---------- Source material ----------

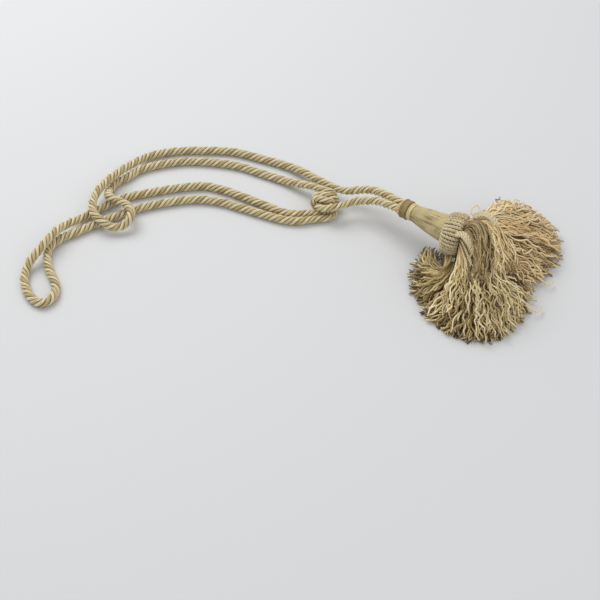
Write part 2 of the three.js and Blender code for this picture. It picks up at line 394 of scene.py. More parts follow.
# ---- camera, floor and light
cameraSetup = {
    "location": (-0.1695, -0.6572, 0.6725),
    "tilt": 43,  # degrees up from looking straight down
    "lens": 60,
}
camera = bpy.data.objects.new("camera", bpy.data.cameras.new("camera"))
camera.location = cameraSetup["location"]
camera.rotation_euler = (math.radians(cameraSetup["tilt"]), 0, 0)
camera.data.lens = cameraSetup["lens"]
camera.data.sensor_width = 36
bpy.context.scene.collection.objects.link(camera)
bpy.context.scene.camera = camera
print("camera set")


# ---- the rope, one length from the collar and back to it
rope = {
    "diameter": 0.0085,
    "length": 1.84,
    "pitch": 0.0215,  # one full turn of the lay
    "plies": 4,
    "pointsPerPly": 7,
    "plyOffset": 0.282,  # a ply's middle from the rope's middle, as a share of the diameter
    "plyRadius": 0.225,
    "spacing": 0.00105,
    "inCollar": 0.004,  # how far each end runs on inside the collar
    "easing": 6,  # rounds of smoothing along the line
    "knotReach": 0.034,  # how far from the knot's middle its passes are moved
    "gripRise": 2.5,  # how steeply the grip comes on from there inwards
    "squeeze": 0.86,  # the rope's thickness where the knot grips it, as a share of its own
    "settling": 150,  # rounds of pushing the knot's passes off each other
    "pushShare": 0.5,  # how much of an overlap goes in one round
    "settleEasing": 0.15,
    "ownTurn": 1.6,  # thicknesses along the line that don't count as another pass
}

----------

Set every line of the listing down word for word.

Output of the task >>
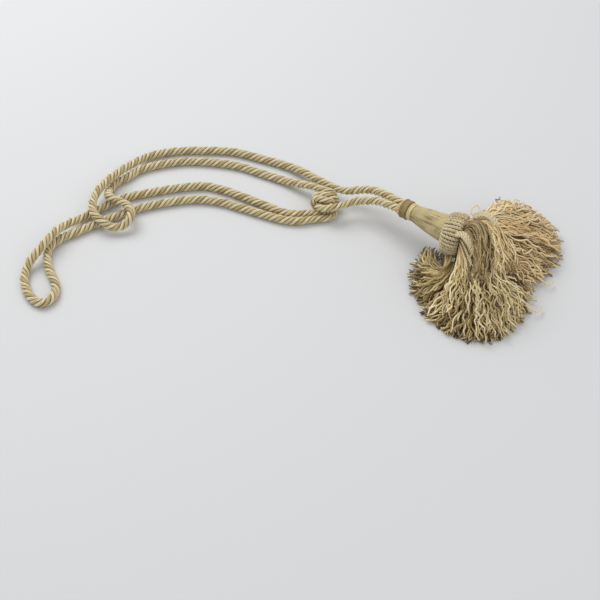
Write part 2 of the three.js and Blender code for this picture. It picks up at line 394 of scene.py. More parts follow.
# ---- camera, floor and light
cameraSetup = {
    "location": (-0.1695, -0.6572, 0.6725),
    "tilt": 43,  # degrees up from looking straight down
    "lens": 60,
}
camera = bpy.data.objects.new("camera", bpy.data.cameras.new("camera"))
camera.location = cameraSetup["location"]
camera.rotation_euler = (math.radians(cameraSetup["tilt"]), 0, 0)
camera.data.lens = cameraSetup["lens"]
camera.data.sensor_width = 36
bpy.context.scene.collection.objects.link(camera)
bpy.context.scene.camera = camera
print("camera set")


# ---- the rope, one length from the collar and back to it
rope = {
    "diameter": 0.0085,
    "length": 1.84,
    "pitch": 0.0215,  # one full turn of the lay
    "plies": 4,
    "pointsPerPly": 7,
    "plyOffset": 0.282,  # a ply's middle from the rope's middle, as a share of the diameter
    "plyRadius": 0.225,
    "spacing": 0.00105,
    "inCollar": 0.004,  # how far each end runs on inside the collar
    "easing": 6,  # rounds of smoothing along the line
    "knotReach": 0.034,  # how far from the knot's middle its passes are moved
    "gripRise": 2.5,  # how steeply the grip comes on from there inwards
    "squeeze": 0.86,  # the rope's thickness where the knot grips it, as a share of its own
    "settling": 150,  # rounds of pushing the knot's passes off each other
    "pushShare": 0.5,  # how much of an overlap goes in one round
    "settleEasing": 0.15,
    "ownTurn": 1.6,  # thicknesses along the line that don't count as another pass
}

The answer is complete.